Thursday, February 14, 2013

one of my favorite verses!

Verse 2.14
: O son of Kuntī, the nonpermanent appearance of happiness and distress, and their disappearance in due course, are like the appearance and disappearance of winter and summer seasons. They arise from sense perception, O scion of Bharata, and one must learn to tolerate them without being disturbed.

I'm so happy! Today I get to write about one of my top three ABSOLUTE favorite verses of the Gita. Verse 2.14. Why do I love this verse....oh probably for a million different reasons. I'll share the top five that came to mind today.

1. It's so beautiful. From a purely literary standpoint, this verse screams poetic. The imagery is just so vivid. Can you not just picture the melting of the snow, the warmth of the sun, the coldness of a windy, screaming blizzard and the scorching heat on a mid-summer's afternoon? These images mimic so beautifully our own experiences of feeling happiness and distress.

2. I love similes. For those of you who might have forgotten the rules of English (hehehe!) a simile is used when comparing two things using "like" or "as". In this case Krsna is comparing our experiences/feelings to seasons.

3. The reminder that happiness and distress are non-permanent is so expertly conveyed here. Everyone can relate to the winter and summer seasons having a definite beginning and an end, right? (Though that being said, sometimes Canadian winters do seem to drag on forever!) We often hear people say, "I can't wait for Spring," or conversely "I can't wait until Winter is over!" The thing is when it comes to experiencing feelings of happiness or sadness, we forget that the same temporariness applies during our actual experience of them. When someone is up they are really up and often feel like nothing can bring them down, but conversely the opposite is so true as well. Krsna is so sweetly and kindly reminding us of that fact and saying, "Hey! Don't get too caught up in those waves of highs and lows."

4. An extremely important truth is brought here. The idea that happiness and distress arise due to sense perception. What does that mean? One way of looking at is that one person's pleasure is another person's pain. Hence, there is no such thing (in the material world) of absolute happiness or absolute distress. As well, this reminds us that this happiness and distress we are experiencing is the interaction of the senses with the sense objects. It's not the soul that is actually taking pleasure or displeasure in these experiences, it is the body and mind that are decoding it as "good" or "bad".

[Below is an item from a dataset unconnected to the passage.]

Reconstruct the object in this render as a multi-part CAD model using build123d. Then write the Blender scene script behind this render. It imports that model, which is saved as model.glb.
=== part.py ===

5. So Krsna begins with a beautiful comparison that illustrates the temporariness of our enjoyment, then delves deeper by explaining exactly it arises from come from (sense perception) and then finally concludes powerfully by saying "one must learn to tolerate them without being disturbed" Wow, personally, that's a pretty tall order. But before getting into that a bit deeper, let's first just rewind and unpack what "tolerate without being disturbed" actually means.

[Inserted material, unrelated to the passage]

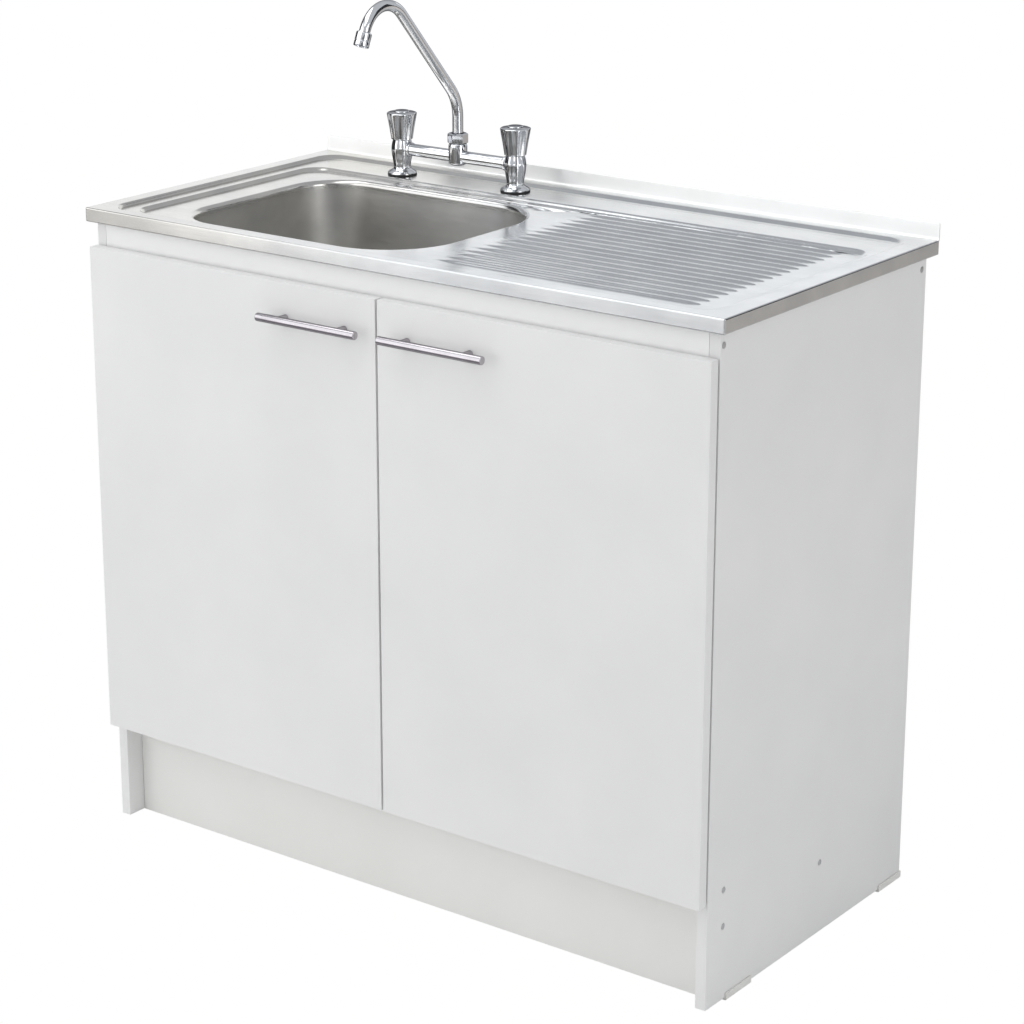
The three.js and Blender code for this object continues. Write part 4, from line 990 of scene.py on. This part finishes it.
# %% [markdown]
# ## The handles
# Each door has a round bar on two short posts. A bar is a plain cylinder, so a spun profile with
# softened ends is all it takes. The bar is a little thinner and closer to the door than in the
# CAD, to match the photograph.

# %% Handles
HANDLE_X, HANDLE_Z = 0.098, 0.780
BAR_Y, DOOR_FRONT_Y = -0.0255 + FRONT_EDGE_Y, -0.007 + FRONT_EDGE_Y
POST_SPACING, POST_SUNK = 0.048, 0.3 * MM
BAR = [(0, -80), (5.4, -80), (5.4, 80), (0, 80)]
POST = [(0, 0), (4.2, 0), (4.2, 18), (0, 18)]
toward_front = Matrix.Rotation(math.pi / 2, 4, "X")

for side, side_name in ((-1, "left"), (1, "right")):
    bm = bmesh.new()
    centre = Vector((side * HANDLE_X, BAR_Y, HANDLE_Z))
    spin_profile(bm, rounded(millimetres(BAR), 0.8 * MM, 4), 40,
                 Matrix.Translation(centre) @ along_x)
    for post in (-1, 1):
        foot = Vector((centre.x + post * POST_SPACING, DOOR_FRONT_Y - POST_SUNK, HANDLE_Z))
        spin_profile(bm, rounded(millimetres(POST)), 32,
                     Matrix.Translation(foot) @ toward_front)
    piece = finish_mesh(f"{side_name}_handle", bm, satin, [f"{side_name}_bar_handle"],
                        f"{side_name}_door")

# %% [markdown]
# ## The waste
# The waste is a turned flange that sits in the bowl's floor, with two crossed bars as a strainer.
# Its profile is a closed ring that stays clear of the axis, so the spin leaves the bore open.

# %% Waste flange
WASTE_PROFILE = [
    (19, -58), (22.5, -58), (22.5, 0.3), (35, 0.3), (34.2, 2.3), (21.5, 2.3), (19, -0.7)]
STRAINER_BAR, STRAINER_Z = (0.040, 0.003, 0.003, 1), -0.0065

bm = bmesh.new()
waste_place = Matrix.Translation((WASTE_X, WASTE_Y, BOWL_BOTTOM_Z))
spin_profile(bm, rounded(millimetres(WASTE_PROFILE), 0.5 * MM), 64, waste_place, closed=True)
for degrees in (0, 90):
    turned = waste_place @ Matrix.Rotation(math.radians(degrees), 4, "Z")
    bmesh.ops.create_cube(bm, size=1, matrix=turned @ Matrix.Translation((0, 0, STRAINER_Z))
                          @ Matrix.Diagonal(STRAINER_BAR))
piece = finish_mesh("waste_grid", bm, waste_steel, ["waste_flange"], "cabinet")

# %% [markdown]
# ## The floor
# The photograph has a white background with no visible floor. The floor here is pale and catches
# and returns light, while the camera itself sees plain white, by a Light Path switch.

# %% Floor
STUDIO_FLOOR_Z = -0.0002


def plane(name, size, matrix, material):
    bm = bmesh.new()
    bmesh.ops.create_grid(bm, x_segments=1, y_segments=1, size=0.5,
                          matrix=matrix @ Matrix.Diagonal((size[0], size[1], 1, 1)))
    mesh = bpy.data.meshes.new(name)
    bm.to_mesh(mesh)
    bm.free()
    mesh.materials.append(material)
    card = bpy.data.objects.new(name, mesh)
    scene.collection.objects.link(card)
    return card


floor_material = bpy.data.materials.new("studio_floor")
floor_material.use_nodes = True
tree = floor_material.node_tree
tree.nodes.clear()
diffuse = tree.nodes.new("ShaderNodeBsdfDiffuse")
diffuse.inputs["Color"].default_value = (0.90, 0.90, 0.89, 1)
white = tree.nodes.new("ShaderNodeEmission")
mix = tree.nodes.new("ShaderNodeMixShader")
path = tree.nodes.new("ShaderNodeLightPath")
output = tree.nodes.new("ShaderNodeOutputMaterial")
tree.links.new(path.outputs["Is Camera Ray"], mix.inputs[0])
tree.links.new(diffuse.outputs[0], mix.inputs[1])
tree.links.new(white.outputs[0], mix.inputs[2])
tree.links.new(mix.outputs[0], output.inputs["Surface"])
plane("floor", (14, 14), Matrix.Translation((0, 0, STUDIO_FLOOR_Z)), floor_material)
print("floor laid")

# %% [markdown]
# ## The surround
# One soft white surround lights the scene from all sides. Mirrors see a brighter version of it
# than matt surfaces do, and the camera sees pure white. Three Background shaders and two Light
# Path switches do this.


# %% Surround
world = bpy.data.worlds.new("studio")
scene.world = world
world.use_nodes = True
tree = world.node_tree
tree.nodes.clear()
surround = tree.nodes.new("ShaderNodeBackground")
surround.inputs["Color"].default_value = (0.97, 0.98, 1.0, 1)
surround.inputs["Strength"].default_value = 0.42
mirrored = tree.nodes.new("ShaderNodeBackground")
mirrored.inputs["Color"].default_value = (0.93, 0.96, 1.0, 1)
mirrored.inputs["Strength"].default_value = 0.58
seen = tree.nodes.new("ShaderNodeBackground")
seen.inputs["Color"].default_value = (1, 1, 1, 1)
mix = tree.nodes.new("ShaderNodeMixShader")
path = tree.nodes.new("ShaderNodeLightPath")
indirect = tree.nodes.new("ShaderNodeMixShader")
output = tree.nodes.new("ShaderNodeOutputWorld")
tree.links.new(path.outputs["Is Glossy Ray"], indirect.inputs[0])
tree.links.new(surround.outputs[0], indirect.inputs[1])
tree.links.new(mirrored.outputs[0], indirect.inputs[2])
tree.links.new(path.outputs["Is Camera Ray"], mix.inputs[0])
tree.links.new(indirect.outputs[0], mix.inputs[1])
tree.links.new(seen.outputs[0], mix.inputs[2])
tree.links.new(mix.outputs[0], output.inputs["Surface"])
print("surround strengths", surround.inputs["Strength"].default_value,
      mirrored.inputs["Strength"].default_value)

# %% [markdown]
# ## The lamps
# Large area lamps give soft shadows. The key lamp stands at the front left, a low one lights the
# lip and the plinth, and lamps above, at the side and behind shape the deck and the side panel.

# %% Lamps
def lamp(name, location, target, size, watts):
    data = bpy.data.lights.new(name, "AREA")
    data.shape = "RECTANGLE"
    data.size, data.size_y = size
    data.energy = watts
    light = bpy.data.objects.new(name, data)
    scene.collection.objects.link(light)
    light.location = location
    light.rotation_euler = (Vector(target) - Vector(location)).to_track_quat("-Z", "Y").to_euler()


lamp("key", (-1.8, -2.9, 2.1), (0, 0, 0.6), (4.2, 3.0), 44)
lamp("low", (-1.3, -3.3, 0.45), (0, 0, 0.75), (3.2, 0.7), 9.5)
lamp("top", (-0.6, -0.7, 3.1), (-0.1, 0, 0.8), (3.4, 1.2), 26)
lamp("side", (3.2, -0.6, 1.4), (0, 0, 0.5), (1.4, 2.2), 23)
lamp("back", (-1.35, 3.3, 1.7), (0, 0, 0.9), (4.3, 1.7), 13.5)
print(len(bpy.data.lights), "lamps")

# %% [markdown]
# ## Cards for the metal to mirror
# Polished metal looks like what stands around it. Photographers place cards for it, and so does
# this cell: dark ones for contrast, grey and warm ones for calmer areas, and a bright one whose
# glow fades along X. Only glossy rays see them, so they cast no shade and are not in the picture.

# %% Cards
CARD_ROUGHNESS = 0.9


def card_material(name, colour, glow=0.0):
    material = bpy.data.materials.new(name)
    material.use_nodes = True
    shader = material.node_tree.nodes["Principled BSDF"]
    shader.inputs["Base Color"].default_value = (*colour, 1)
    shader.inputs["Roughness"].default_value = CARD_ROUGHNESS
    shader.inputs["Emission Color"].default_value = (*colour, 1)
    shader.inputs["Emission Strength"].default_value = glow
    return material


def fading_glow(material, start, end, first, last):
    """Lets a card's glow change along X."""
    tree = material.node_tree
    glow = remap(tree, place_mask(tree, "X", start, end), first, last, 0, 1)
    tree.links.new(glow, tree.nodes["Principled BSDF"].inputs["Emission Strength"])


dark = card_material("dark_card", (0.03, 0.03, 0.032))
grey = card_material("grey_card", (0.14, 0.14, 0.145), 0.6)
middle = card_material("middle_card", (0.30, 0.29, 0.31))
warm = card_material("warm_card", (0.95, 0.89, 0.83), 0.05)
bright = card_material("bright_card", (0.78, 0.78, 0.78))
fading_glow(bright, -3.2, -2.0, 0.25, 0.0)
upright = Matrix.Rotation(math.pi / 2, 4, "X")
cards = (
    ("card_left", dark, (1.5, 2.6), Matrix.Translation((-2.6, -0.3, 1.5))
     @ Matrix.Rotation(math.radians(80), 4, "Z") @ upright),
    ("card_right", grey, (2.4, 2.0), Matrix.Translation((2.5, -2.4, 1.8))
     @ Matrix.Rotation(math.radians(45), 4, "Z") @ upright),
    ("card_behind", dark, (1.4, 2.2), Matrix.Translation((2.2, 2.0, 1.6))
     @ Matrix.Rotation(math.radians(-45), 4, "Z") @ upright),
    ("card_front", bright, (3.8, 2.4), Matrix.Translation((-2.3, -3.3, 0.01))),
    ("card_near", middle, (3.4, 1.6), Matrix.Translation((-0.7, -1.2, 0.01))),
    ("card_floor", warm, (3.4, 3.8), Matrix.Translation((2.7, 2.7, 0.01))),
)
for name, material, size, matrix in cards:
    card = plane(name, size, matrix, material)
    card.visible_camera = False
    card.visible_shadow = False
    card.visible_diffuse = False
print(len(cards), "cards")

# %% [markdown]
# ## View settings
# The Standard view shows colours as they are lit. Depth of field stays off, so that every view
# is sharp.

# %% View settings
scene.view_settings.view_transform = "Standard"
scene.view_settings.look = "None"
camera_data.dof.use_dof = False
print("view transform", scene.view_settings.view_transform)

First of all, this does not propound that one shouldn't feel and/or repress one's emotions. Secondly, it is crucial to note that this phrase applies not just to our experiences of distress but ALSO those of happiness (and everything in between). That's right. One should "tolerate" happiness. So why does Krsna use the word tolerate here? He does so because he's trying to stress that these experiences actually have no impact on the soul and since we are the soul, we should tolerate them!.

The soul cannot be satisfied by anything material. Krsna is saying that everyone will have these experiences, since these experiences arise due to the bodily senses coming in contact with the sense objects. But remember! We are not our senses! So if we are not our senses, why are we investing so much time and energy and throwing ourselves into the experiences that arise due to them? Doesn't make a lot of sense does it? Instead Krsna is giving us a recommendation. Why not accept that these experiences come, but learn to be aloof. That way when these experiences come and emotions arise you can view them more objectively instead of becoming attached to them.

On the most practical level, when a bhakti yogi learns to tolerate happiness and distress, it allows him/her to become fixed in their practice of bhakti yoga. How often have we not accomplished or done something simply because we didn't "feel like it"? Furthermore, when one actually tolerates happiness and distress (go ahead and try it out for yourself!) one can see more clearly how often we attach importance to little things. This doesn't come easy and it take purification of heart, but next time you feel yourself feeling very distraught or supremely happy, take a step back. Analyze where those feelings are coming from. If you're happy, take the opportunity to thank God and if you're sad, remember that this too will pass.


  1. I really loved this verse too! I can see why it is your favorite. To me, the idea that the conditions our senses experience are impermanent gives me a sense of peace. Life seems full of waves, of constant crests and troughs...Sometimes we feel elated, sometimes we feel despair. But the thing is when we are feeling despair if we can keep the perspective that "this too shall pass", and realize its only temporary we can begin to become more objective and also it brings with it a sense of hope.

    Great post! :)

  2. It does bring such a comfort and so much peace, doesn't it? Everything we experience is temporary, we just need to tune into what is the most important thing and keep that as the focus: i.e. reconnecting with God. That will always keep us grounded and like you said, bring us a sense of hope! Thanks so much for your reflections Jessica!